8. The Three Ships and Their Challenging Journey
Columbus’s first expedition consisted of three ships: the Niña, the Pinta, and the Santa María. The largest vessel, the Santa María, served as Columbus’s flagship but was actually a relatively modest cargo ship measuring only about 19 meters in length. The voyage from Spain to the Bahamas took approximately 36 days, during which the crew of roughly 90 men faced tremendous uncertainty, dwindling supplies, and growing fear. The Santa María was wrecked off the coast of Hispaniola on Christmas Day 1492, forcing Columbus to leave nearly 40 men behind to establish the settlement of La Navidad while he returned to Spain with the two remaining ships.
9. Multiple Nations Competed in Early American Exploration
Following Columbus’s initial voyage, European exploration of the Americas became a competitive endeavor involving multiple nations. Spain and Portugal initially dominated, with the Treaty of Tordesillas in 1494 dividing the newly discovered lands between them. However, England, France, and the Netherlands soon launched their own expeditions. John Cabot explored North American coastlines for England in 1497, while French explorers like Jacques Cartier investigated the St. Lawrence River region in the 1530s. This competition for territory, resources, and trade routes would shape colonial patterns and international relations for centuries to come.
10. The Long-Term Consequences for Global Power Dynamics
The discovery and subsequent colonization of the Americas fundamentally altered the global balance of power. European nations that successfully established American colonies gained access to vast natural resources, including gold, silver, fertile agricultural land, and new trade opportunities. Spain, in particular, extracted enormous wealth from its American territories, though much of it was ultimately spent on European wars. The Atlantic Ocean transformed from a barrier into a highway of commerce, shifting economic and political influence away from Mediterranean and Asian trade routes.

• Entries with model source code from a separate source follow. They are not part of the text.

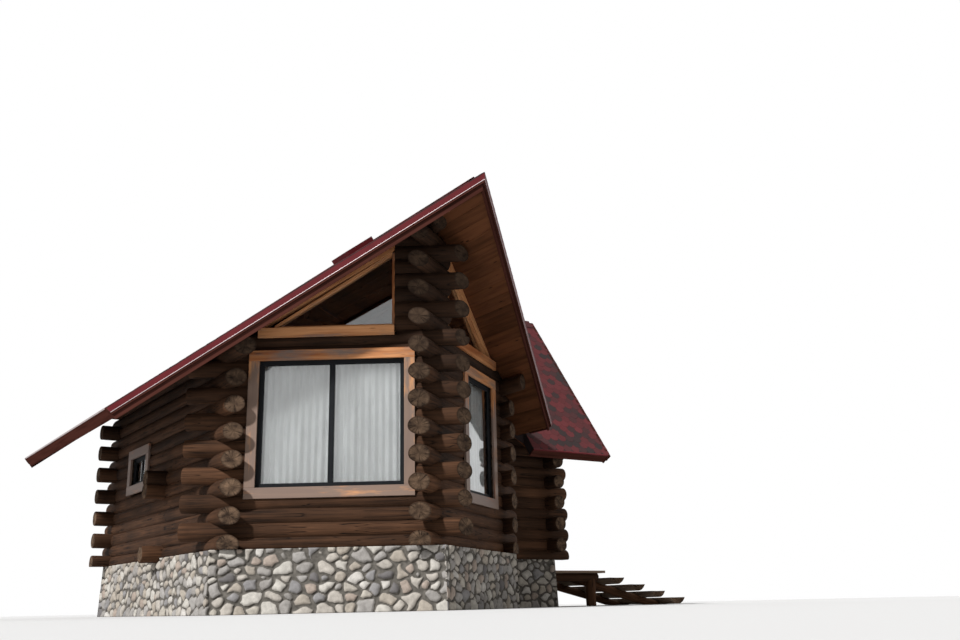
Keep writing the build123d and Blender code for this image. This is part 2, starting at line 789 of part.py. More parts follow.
def raking_beam(wall):
    """The beam under the roof, along the slanting top of a front wall."""
    near_s = from_corner(wall, stack_reach + seat_gap)
    far_s = from_corner(wall, gable_far - seat_gap)
    meet = (under_main(wall, from_corner(wall, 0)) - rake_beam_drop - gable_beam_top) / main_slope
    meet_s = from_corner(wall, meet * wall.length / half_width)
    sill = gable_beam_top + seat_gap
    lift = 4 * rake_beam_half
    points = [(near_s, under_main(wall, near_s) - rake_beam_drop), (near_s, under_main(wall, near_s) + lift),
              (far_s, under_main(wall, far_s) + lift), (far_s, sill), (meet_s, sill)]
    return wall.panel(points, (-rake_beam_half, rake_beam_half)) - main_sky


def gable_glass(wall):
    """The three-cornered pane between the sill beam and the raking beam."""
    near_s = from_corner(wall, stack_reach + 2 * seat_gap)
    meet = (under_main(wall, from_corner(wall, 0)) - rake_beam_drop - gable_beam_top) / main_slope
    meet_s = from_corner(wall, meet * wall.length / half_width - 2 * seat_gap)
    sill = gable_beam_top + seat_gap
    head = under_main(wall, near_s) - rake_beam_drop - 2 * seat_gap
    points = [(near_s, head), (near_s, sill), (meet_s, sill)]
    return wall.panel(points, (-gable_glass_half, gable_glass_half))


def curtain_rail(opening):
    """The rail across the head of a window."""
    top = opening.z1 - seat_gap
    return opening.wall.box((opening.s0 + seat_gap, opening.s1 - seat_gap),
                            (curtain_in - rail_half, curtain_in + rail_half), (top - rail_height, top))


def curtain_pair(opening):
    """Two drawn curtains below a rail."""
    top = opening.z1 - rail_height - 2 * seat_gap
    middle = (opening.s0 + opening.s1) / 2
    spans = [(opening.s0 + curtain_gap, middle - curtain_gap / 2),
             (middle + curtain_gap / 2, opening.s1 - curtain_gap)]
    return [opening.wall.box(s, (curtain_in - curtain_half, curtain_in + curtain_half),
                             (opening.z0 + curtain_clear, top)) for s in spans]


def door_frame():
    """Jambs, head and threshold in the wing's end wall."""
    outer = (doorway.s0 + seat_gap, doorway.s1 - seat_gap)
    inner = (doorway.s0 + door_frame_width, doorway.s1 - door_frame_width)
    depth = (-frame_out, -frame_in)
    body = wing_end.box(outer, depth, (plinth_height + seat_gap, door_head_z - seat_gap))
    return [body - wing_end.box(inner, (-2 * frame_out, 2 * frame_out),
                                (plinth_height + threshold_height, door_head_z - door_frame_width))]


def door():
    """The door leaf, shut."""
    inner = (doorway.s0 + door_frame_width + door_gap, doorway.s1 - door_frame_width - door_gap)
    middle = -(frame_out + frame_in) / 2
    return [wing_end.box(inner, (middle - door_thickness / 2, middle + door_thickness / 2),
                         (plinth_height + threshold_height + door_gap,
                          door_head_z - door_frame_width - door_gap))]


landing_low = landing_z - landing_board
landing_x = wing_end_x + plinth_out_wing + plinth_batter * (1 - landing_low / plinth_height) + seat_gap
landing_end_x = landing_x + landing_depth


def landing():
    """The boarded landing at the door."""
    body = Box(landing_depth, 2 * landing_half, landing_board,
               align=(Align.MIN, Align.CENTER, Align.MAX))
    return [Pos(landing_x, wing_middle_y, landing_z) * body]


def bearer(side, radius):
    """A log along under the landing."""
    bar = Cylinder(radius, landing_depth - bearer_inset, align=(Align.CENTER, Align.CENTER, Align.MIN))
    start = (landing_x, wing_middle_y + side * bearer_y, landing_low - bearer_radius + bearer_flat)
    return Plane(origin=start, z_dir=(1, 0, 0)) * bar


def landing_supports():
    """Two bearers, each on two posts. Their solids stand clear of each other by a hair."""
    deck = Pos(0, 0, landing_low - seat_gap) * Box(4 * far, 4 * far, far,
                                                   align=(Align.CENTER, Align.CENTER, Align.MIN))
    plinth = stone_plinth()[0]
    pieces = []
    for side in (-1, 1):
        pieces += carve(bearer(side, bearer_radius), [deck, plinth])
        for x in (landing_x + post_inset, landing_end_x - bearer_inset - post_inset):
            post = Cylinder(post_radius, landing_low, align=(Align.CENTER, Align.CENTER, Align.MIN))
            post = Pos(x, wing_middle_y + side * bearer_y, 0) * post
            upper = Pos(0, 0, landing_low - bearer_radius + bearer_flat) * Box(
                4 * far, 4 * far, far, align=(Align.CENTER, Align.CENTER, Align.MIN))
            pieces += carve(post, [bearer(side, bearer_radius + seat_gap), upper])
    return pieces


tread_rise = landing_z / (tread_count + 1)


def tread_x(n):
    """Where the middle of a tread lies."""
    return landing_end_x + tread_first + tread_going * n


def stringer(side, radius):
    """A sloping log under the treads, from the landing to the ground."""
    first_low = landing_z - tread_rise - tread_depth
    slope = tread_rise / tread_going
    lean = sqrt(1 + slope ** 2)
    length = 2 * (tread_count + 2) * tread_going
    middle = Vector(tread_x(0), wing_middle_y + side * stringer_y,
                    first_low - (stringer_radius - stringer_seat) * lean)
    bar = Cylinder(radius, length)
    return Plane(origin=middle, z_dir=(1, 0, -slope)) * bar


def entrance_steps():
    """Slabbed logs with the flat side up, notched over the stringers."""
    pieces = []
    for n in range(tread_count):
        top = landing_z - tread_rise * (n + 1)
        bar = Cylinder(tread_radius, 2 * tread_half)
        bar = Plane(origin=(tread_x(n), wing_middle_y, top + tread_radius - tread_depth),
                    z_dir=(0, 1, 0)) * bar
        upper = Pos(0, 0, top) * Box(4 * far, 4 * far, far, align=(Align.CENTER, Align.CENTER, Align.MIN))
        pieces += carve(bar, [upper] + [stringer(side, stringer_radius + seat_gap) for side in (-1, 1)])
    return pieces


def step_stringers():
    """The two stringers, sawn off at the ground and under the landing."""
    deck = Pos(0, 0, landing_low - seat_gap) * Box(4 * far, 4 * far, far,
                                                   align=(Align.CENTER, Align.CENTER, Align.MIN))
    below = Box(4 * far, 4 * far, far, align=(Align.CENTER, Align.CENTER, Align.MAX))
    past = Pos(tread_x(tread_count - 1) + stringer_past, 0, 0) * Box(
        far, 4 * far, far, align=(Align.MIN, Align.CENTER, Align.CENTER))
    return [piece for side in (-1, 1)
            for piece in carve(stringer(side, stringer_radius), [deck, below, past])]


def roof_window():
    """A low frame with a pane, flat on the left slope."""
    lean = cos(turn(main_pitch))
    place = Plane(origin=(-roof_window_x, roof_window_y, main_top(roof_window_x) + seat_gap),
                  x_dir=Vector(-lean, 0, -sin(turn(main_pitch))),
                  z_dir=Vector(-sin(turn(main_pitch)), 0, lean))
    align = (Align.CENTER, Align.CENTER, Align.MIN)
    body = Box(roof_window_length, roof_window_width, roof_window_height, align=align)
    hole = Box(roof_window_length - 2 * roof_window_edge, roof_window_width - 2 * roof_window_edge,
               roof_window_height, align=align)
    pane = Box(roof_window_length - 2 * roof_window_edge - 2 * seat_gap,
               roof_window_width - 2 * roof_window_edge - 2 * seat_gap, glass_thickness, align=align)
    return [place * (body - hole)], [place * Pos(0, 0, roof_window_height / 2) * pane]


def ridge_logs():
    """The two ridge logs. The wing's is scribed against the main one."""
    main_log = carve(ridge_log(log_radius), [main_sky, wing_sky])
    wing_log = carve(wing_ridge_log(wing_ridge_radius),
                     [main_sky, wing_sky, ridge_log(log_radius + seat_gap)])
    return main_log + [max(wing_log, key=lambda piece: piece.volume)]


def write(name, solids):
    """Writes one node."""
    shape = solids[0] if len(solids) == 1 else Compound(solids)
    export_step(shape, "parts/" + name + ".step")


os.makedirs("parts", exist_ok=True)
for node, solids in fit_logs().items():
    write(node, solids)
write("ridge_logs", ridge_logs())
write("stone_plinth", stone_plinth())
write("floor_boards", floor_boards())
write("main_roof_left", main_roof(-1))
write("main_roof_right", main_roof(1))
write("wing_roof_front", wing_roof(-1))
write("wing_roof_rear", wing_roof(1))
write("rake_fascias", rake_fascias())
write("rake_flashings", rake_flashings())
write("eave_fascias", eave_fascias())
write("ridge_caps", ridge_caps())
write("window_casings", [casing(opening) for opening, panes in windows])
write("window_frames", [window_frame(opening, panes) for opening, panes in windows])
write("window_glass", [pane for opening, panes in windows for pane in window_glass(opening, panes)])
write("gable_sills", [gable_sill(wall) for wall in prow_walls])
write("raking_beams", [raking_beam(wall) for wall in prow_walls])
write("gable_glass", [gable_glass(wall) for wall in prow_walls])
write("curtain_rails", [curtain_rail(opening) for opening in (prow_left_window, prow_right_window)])
write("curtains_left", curtain_pair(prow_left_window))
write("curtains_right", curtain_pair(prow_right_window))
write("door_frame", door_frame())
write("door", door())
write("door_casing", [casing(doorway)])
write("landing", landing())
write("landing_supports", landing_supports())
write("entrance_steps", entrance_steps())
write("step_stringers", step_stringers())
roof_window_frame, roof_window_glass = roof_window()
write("roof_window_frame", roof_window_frame)
write("roof_window_glass", roof_window_glass)
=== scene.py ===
"""Shows the log cabin: logs, fieldstones, shingles, boards, windows, curtains and steps."""
import math

import bpy
import numpy as np
from mathutils import Matrix


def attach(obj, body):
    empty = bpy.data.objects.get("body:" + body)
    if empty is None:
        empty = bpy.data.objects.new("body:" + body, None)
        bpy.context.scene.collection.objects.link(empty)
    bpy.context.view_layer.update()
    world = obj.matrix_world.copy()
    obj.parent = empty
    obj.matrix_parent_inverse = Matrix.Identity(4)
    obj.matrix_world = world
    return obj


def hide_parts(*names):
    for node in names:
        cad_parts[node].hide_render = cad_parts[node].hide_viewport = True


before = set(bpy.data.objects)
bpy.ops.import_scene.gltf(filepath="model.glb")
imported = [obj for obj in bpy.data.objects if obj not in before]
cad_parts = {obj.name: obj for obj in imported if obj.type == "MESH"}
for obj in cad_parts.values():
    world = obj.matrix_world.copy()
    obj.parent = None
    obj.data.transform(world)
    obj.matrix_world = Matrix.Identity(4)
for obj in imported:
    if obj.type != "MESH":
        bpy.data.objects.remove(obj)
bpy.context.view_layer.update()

bl_info = {
    "name": "Log cabin",
    "version": (1, 0, 0),
    "blender": (4, 5, 0),
    "location": "View3D > Sidebar > Log cabin",
    "description": "Builds a log cabin over its solid model, piece by piece",
    "category": "Object",
}

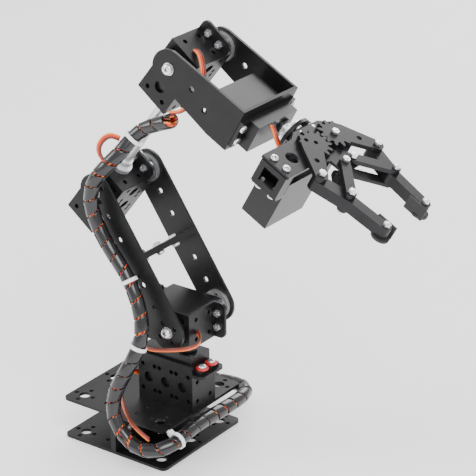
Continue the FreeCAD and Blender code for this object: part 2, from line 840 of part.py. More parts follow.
def claw_screws():
    """Screws of the gripper base: servo ears, frame, mount and the pivots that stay put."""
    solids = []
    head, shank = size("head_radius"), size("screw_radius")
    tall = size("head_height")

    def upright(x, y, z, length):
        solids.append(
            Part.makeCylinder(head, tall, Vector(x, y, z)).fuse(
                Part.makeCylinder(shank, length, Vector(x, y, z - length))
            )
        )

    def hanging(x, y, z, length):
        solids.append(
            Part.makeCylinder(head, tall, Vector(x, y, z - tall)).fuse(
                Part.makeCylinder(shank, length, Vector(x, y, z))
            )
        )

    for side in (-1, 1):
        x = gear_x + side * size("ear_hole_half")
        upright(x, servo_ends[1], plate_top, 5.0)
        for y in servo_ends:
            hanging(x, y, grip_ear, 5.5)
        hanging(screw_x, side * size("mount_screw_half"), plate_low - size("plate_thick"), 3.9)
    for n in (0, 1, 3, 4):
        angle = math.radians(40 + 72 * n)
        y, z = 10.5 * math.cos(angle), -drop + 10.5 * math.sin(angle)
        solids.append(
            Part.makeCylinder(2.6, 1.8, Vector(disc_front, y, z), X).fuse(
                Part.makeCylinder(size("small_hole") - 0.1, 2.5, Vector(disc_back, y, z), X)
            )
        )
    return Part.Compound(solids)


pivot_clear = size("spline_run")
jaw_top = size("jaw_thick")
lower_bar = 2.5


def pivots():
    """Shoulder screws on which the idle gear arm and the two links turn."""
    solids = []
    for x, y in ((gear_x, gear_y), (0, size("link_half")), (0, -size("link_half"))):
        tall = jaw_top + size("layer_gap") - plate_low + 2
        shank = Part.makeCylinder(size("screw_radius"), tall, Vector(x, y, plate_low - 2))
        head = Part.makeCylinder(
            size("head_radius"), size("head_height"), Vector(x, y, jaw_top + size("layer_gap"))
        )
        foot = Part.makeCylinder(size("nut_radius"), 2, Vector(x, y, plate_low - 2))
        collar = Part.makeCylinder(2.6, size("plate_gap") - 0.1, Vector(x, y, plate_top))
        solids.append(shank.fuse([head, foot, collar]).removeSplitter())
    return Part.Compound(solids)


feature("gripper_screws", Part.Compound([claw_screws(), pivots()]), claw)

# ---------------------------------------------------------------- jaws

teeth = 12
gear_radius = size("gear_half")
tooth_module = 2 * gear_radius / teeth


def gear_outline(phase):
    """A spur gear outline: straight-sided teeth a little thinner than the gaps between them."""
    step = 2 * math.pi / teeth
    root = gear_radius - 1.15 * tooth_module
    crest = gear_radius + 0.8 * tooth_module
    points = []
    for n in range(teeth):
        centre = phase + n * step
        for radius, spread in (
            (root, -0.33), (gear_radius, -0.22), (crest, -0.08),
            (crest, 0.08), (gear_radius, 0.22), (root, 0.33),
        ):
            angle = centre + spread * step
            points.append((radius * math.cos(angle), radius * math.sin(angle)))
    return points


def bar(start, end, width, low, thick):
    """A flat bar with rounded ends between two points."""
    way = end - start
    side = Vector(-way.y, way.x, 0).normalize() * (width / 2)
    corners = [start + side, end + side, end - side, start - side]
    solid = plate([(p.x, p.y) for p in corners], thick, low)
    ends = [tube_hole(p.x, p.y, width / 2, low, low + thick) for p in (start, end)]
    return solid.fuse(ends)


def gear_arm(side):
    """One gear arm of a jaw; side is +1 for the far jaw and -1 for the near one."""
    centre = Vector(gear_x, side * gear_y, 0)
    angle = math.radians(side * size("arm_open"))
    way = Vector(math.cos(angle), math.sin(angle), 0)
    out = Vector(-way.y, way.x, 0) * side
    knuckle = centre + way * size("finger_arm")
    phase = -side * math.pi / 2 + (0 if side < 0 else math.pi / teeth)
    wheel = plate(gear_outline(phase), jaw_top, 0)
    wheel.translate(centre)
    outer = [
        centre + out * 10.5 - way * 2, centre + out * 10 + way * 6, knuckle + out * 4.5,
        knuckle - out * 4.5, centre - out * 4.5 + way * 5, centre - out * 4.5,
    ]
    arm = plate([(p.x, p.y) for p in outer], jaw_top, 0)
    end = tube_hole(knuckle.x, knuckle.y, 4.5, 0, jaw_top)
    back = tube_hole(centre.x, centre.y, 8.0, 0, jaw_top)
    solid = arm.fuse([wheel, end, back])
    turning, fixed = size("screw_radius") + pivot_clear, size("screw_radius")
    holes = [(knuckle, turning), (centre, turning if side > 0 else fixed)]
    if side < 0:
        holes.append((centre + out * 6.5, fixed))
    cutters = [tube_hole(p.x, p.y, radius, -1, jaw_top + 1) for p, radius in holes]
    slot = centre + way * 17 + out * 1.5
    cutters.append(tube_hole(slot.x, slot.y, 1.8, -1, jaw_top + 1))
    return solid.cut(cutters).removeSplitter(), knuckle


def inner_link(side):
    """The parallel link of a jaw: two thin bars, above and below the finger."""
    start = Vector(0, side * size("link_half"), 0)
    angle = math.radians(side * size("arm_open"))
    end = start + Vector(math.cos(angle), math.sin(angle), 0) * size("finger_arm")
    hole_radius = size("screw_radius") + pivot_clear
    bars = []
    for low, thick in ((0, jaw_top), (-size("finger_depth") - 2 * size("layer_gap") - lower_bar, lower_bar)):
        holes = [tube_hole(p.x, p.y, hole_radius, low - 1, low + thick + 1) for p in (start, end)]
        bars.append(bar(start, end, 6.8, low, thick).cut(holes))
    return bars, end


def finger(side, outer, inner):
    """A finger: a thick bar from the gear arm's knuckle past the link's to the tip."""
    tip = Vector(size("tip_place"), side * size("tip_half"), 0)
    low = -size("layer_gap") - size("finger_depth")
    solid = bar(outer, inner, 9.0, low, size("finger_depth"))
    solid = solid.fuse([bar(inner, tip, 7.6, low, size("finger_depth"))])
    solid = solid.cut([
        tube_hole(p.x, p.y, size("screw_radius"), low - 1, 1) for p in (outer, inner, tip)
    ])
    relief = bar(inner * 0.82 + tip * 0.18, inner * 0.22 + tip * 0.78, 2.6, low - 0.1, 3.0)
    return solid.cut(relief).removeSplitter(), tip, low


def finger_pad(side, tip, low):
    """The rubber pad at a finger tip: a round foot and a thin block on the gripping side."""
    foot = tube_hole(tip.x, tip.y, 6.0, low - pad_thick, low)
    face = [tip.y - side * 5.4, tip.y - side * 3.9]
    block = plate(
        [(tip.x - 9, face[0]), (tip.x + 5, face[0]), (tip.x + 5, face[1]), (tip.x - 9, face[1])],
        size("finger_depth") + pad_thick, low - pad_thick,
    )
    screw_way = tube_hole(tip.x, tip.y, size("screw_radius"), low - 2, 1)
    return foot.fuse(block).cut(screw_way).removeSplitter()


def through_screw(point, head_low, foot_low):
    """A screw along the claw's upright with its nut below."""
    head_part = Part.makeCylinder(
        size("head_radius"), size("head_height"), Vector(point.x, point.y, head_low)
    )
    shank = Part.makeCylinder(
        size("screw_radius"), head_low - foot_low, Vector(point.x, point.y, foot_low)
    )
    end_nut = Part.makeCylinder(
        size("nut_radius"), foot_nut, Vector(point.x, point.y, foot_low - foot_nut)
    )
    return shank.fuse([head_part, end_nut]).removeSplitter()


pad_thick = 1.6
foot_nut = 1.8
above_arm = jaw_top + size("layer_gap")
for name, side in (("near", -1), ("far", 1)):
    arm, outer = gear_arm(side)
    bars, inner = inner_link(side)
    grip_finger, tip, low = finger(side, outer, inner)
    feature(f"{name}_gear_arm", arm, claw)
    feature(f"{name}_link", Part.Compound(bars), claw)
    feature(f"{name}_finger", grip_finger, claw)
    feature(f"{name}_finger_pad", finger_pad(side, tip, low), claw)
    screws = [
        through_screw(outer, above_arm, low),
        through_screw(inner, above_arm, low - 2 * size("layer_gap") - lower_bar),
        through_screw(tip, -size("layer_gap"), low - pad_thick),
    ]
    feature(f"{name}_finger_screws", Part.Compound(screws), claw)

# ---------------------------------------------------------------- cable harness

ROUTE = [
    (-16, 49.5, 19), (14, 50.5, 21), (41, 51, 24), (51, 38, 25), (51, 10, 25.5),
    (50.8, -20, 27), (52, -42, 24), (44, -53, 20), (29, -56, 19.5),
    (12.5, -55, 31), (9, -53.5, 48), (16, -50, 66), (22, -46.5, 78),
    (26.5, -42, 93), (23.5, -38.5, 109),
    (12, -36, 130), (-3, -36.2, 146.5), (-12.5, -36.5, 161),
    (-17, -38, 177), (-13, -38.5, 192), (-3, -36.5, 204),
    (4, -30, 213), (7, -22, 221), (15, -19.5, 228.5), (27, -19, 233.6), (38, -19.5, 238),
]
STRETCHES = {
    "harness_base": 8,
    "harness_loop": 12,
    "harness_shoulder": 14,
    "harness_arm": 16,
    "harness_elbow": 20,
    "harness_forearm": 25,
}
LEADS = {
    "yaw_servo_lead": [[
        (-1.9, -6, 44), (-7, -10, 47), (-8, -19, 49), (-2, -30, 47.5), (7, -41, 42.5),
        (15, -46.5, 36), (25, -50, 30), (38, -52, 27),
    ]],
    "shoulder_servo_lead": [[
        (49.6, -13.5, 93), (55, -16, 91), (57, -23, 89), (53, -30, 88),
        (44, -33, 86), (35, -33.2, 83.5), (28, -36, 83), (25, -39, 85.5),
    ]],
    "forearm_leads": [
        [
            (-16.2, -17, 192.9), (-15.3, -20, 197.3), (-17.5, -25, 203), (-17.5, -27.3, 210.5),
            (-12.5, -27.5, 218), (-5.5, -27, 221.8), (-0.4, -25.8, 219.8),
        ],
        [
            (51.3, -13, 284.8), (56, -15, 284), (60.5, -18.5, 280), (63.5, -21.5, 272.5),
            (63, -23.4, 264), (57, -23.6, 255.5), (49.5, -23.4, 248.5), (43, -22.6, 245),
            (37, -21.6, 243.8),
        ],
    ],
    "hand_lead": [[
        (104.9, -8, 245.4), (108, -10, 243), (110, -10.5, 238), (111.2, -8.5, 232.5),
        (110.8, -6, 227), (111.1, -4.5, 223.2),
    ]],
}


def rounded(route):
    """For each inner corner of a route: where its arc starts, its middle, its end, its radius."""
    points = [Vector(*p) for p in route]
    arcs = []
    for before, corner, after in zip(points, points[1:], points[2:]):
        back, ahead = before - corner, after - corner
        reach = 0.45 * min(back.Length, ahead.Length)
        back.normalize()
        ahead.normalize()
        turn = math.pi - back.getAngle(ahead)
        radius = reach / math.tan(turn / 2)
        depth = radius / math.cos(turn / 2) - radius
        middle = corner + (back + ahead).normalize() * depth
        arcs.append((corner + back * reach, middle, corner + ahead * reach, radius, radius * turn))
    return points, arcs


def tube(label, start, arcs, end, radius):
    """A round cable: straight runs joined by tangent arcs, from one point to another."""
    edges, length, place = [], 0.0, start
    for first, middle, last, bend, run in arcs:
        edges.append(Part.LineSegment(place, first).toShape())
        edges.append(Part.Arc(first, middle, last).toShape())
        length += (first - place).Length + run
        place = last
    edges.append(Part.LineSegment(place, end).toShape())
    length += (end - place).Length
    section = Part.Wire([Part.Circle(start, arcs[0][0] - start, radius).toShape()])
    solid = Part.Wire(edges).makePipeShell([section], True, True)
    expected = math.pi * radius**2 * length
    if abs(solid.Volume - expected) > 0.01 * expected:
        raise RuntimeError(f"{label}: the tube's volume is {solid.Volume}, not {expected}")
    bends = " ".join(f"{arc[3]:.0f}" for arc in arcs)
    print(f"{label}: length {length:.1f}, radii {bends}")
    return solid


points, arcs = rounded(ROUTE)
start, begin = points[0], 0
for label, last in STRETCHES.items():
    inner = arcs[begin:last] if last < len(points) - 1 else arcs[begin:]
    end = points[-1]
    if last < len(points) - 1:
        end = (arcs[last - 1][2] + arcs[last][0]) / 2
    feature(label, tube(label, start, inner, end, size("cable_radius")))
    start, begin = end, last
for label, routes in LEADS.items():
    tubes = []
    for route in routes:
        points, arcs = rounded(route)
        tubes.append(tube(label, points[0], arcs, points[-1], size("lead_radius")))
    feature(label, Part.Compound(tubes))

# ---------------------------------------------------------------- check and write

doc.recompute()
for thing in doc.Objects:
    if "Invalid" in thing.State or "Error" in thing.State:
        raise RuntimeError(f"{thing.Name} ({thing.Label}) failed: {thing.State}")
os.makedirs("parts", exist_ok=True)
for label, thing in parts.items():
    shape = thing.Shape
    if shape.isNull() or not shape.isValid():
        raise RuntimeError(f"{label} is not a valid shape")
    shape.exportStep(os.path.join("parts", label + ".step"))
    print(f"{label:26s} {len(shape.Solids)} solids  {shape.Volume / 1000:8.2f} cm3")
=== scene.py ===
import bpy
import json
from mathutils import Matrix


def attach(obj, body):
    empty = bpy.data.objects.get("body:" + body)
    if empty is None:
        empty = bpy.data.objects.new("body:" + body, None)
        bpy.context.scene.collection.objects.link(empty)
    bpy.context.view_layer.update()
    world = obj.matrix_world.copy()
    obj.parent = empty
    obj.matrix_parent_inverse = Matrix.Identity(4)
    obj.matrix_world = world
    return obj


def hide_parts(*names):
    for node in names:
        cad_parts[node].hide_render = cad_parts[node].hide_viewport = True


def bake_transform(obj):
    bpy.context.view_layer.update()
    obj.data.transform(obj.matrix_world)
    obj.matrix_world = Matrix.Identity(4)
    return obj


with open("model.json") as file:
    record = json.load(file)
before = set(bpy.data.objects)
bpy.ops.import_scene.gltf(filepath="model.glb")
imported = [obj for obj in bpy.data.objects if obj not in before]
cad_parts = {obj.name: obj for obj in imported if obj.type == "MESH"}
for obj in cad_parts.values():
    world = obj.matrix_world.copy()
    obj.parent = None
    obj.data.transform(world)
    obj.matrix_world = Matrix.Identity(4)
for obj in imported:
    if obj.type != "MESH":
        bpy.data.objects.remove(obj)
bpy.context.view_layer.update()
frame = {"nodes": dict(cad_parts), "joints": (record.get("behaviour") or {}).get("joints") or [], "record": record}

import json
import math

import bmesh
import bpy
from mathutils import Matrix, Vector

MM = 0.001
X, Y, Z = Vector((1, 0, 0)), Vector((0, 1, 0)), Vector((0, 0, 1))
nodes = frame["nodes"]
joints = {joint["name"]: joint for joint in frame["joints"]}
body_of = {
    node: body
    for body, members in frame["record"]["behaviour"]["bodies"].items()
    for node in members
}


# ------------------------------------------------------------------ small helpers


def pivot(name):
    """A joint's place and axis."""
    return Vector(joints[name]["pos_m"]), Vector(joints[name]["axis"])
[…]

This reorientation laid the groundwork for European global dominance and the eventual rise of the United States as a world power.
Conclusion
The discovery of America represents far more than a single voyage or individual achievement. It marks the beginning of sustained contact between previously isolated hemispheres, triggering profound transformations in human civilization. From the Viking expeditions centuries before Columbus to the complex aftermath of European colonization, these ten facts reveal a narrative that is more nuanced and consequential than simplified textbook accounts suggest. Understanding these details provides essential context for comprehending how the modern world took shape, acknowledging both the remarkable human achievements and the devastating consequences that accompanied this historic encounter. The legacy of America’s discovery continues to influence global culture, economics, and politics more than five centuries later.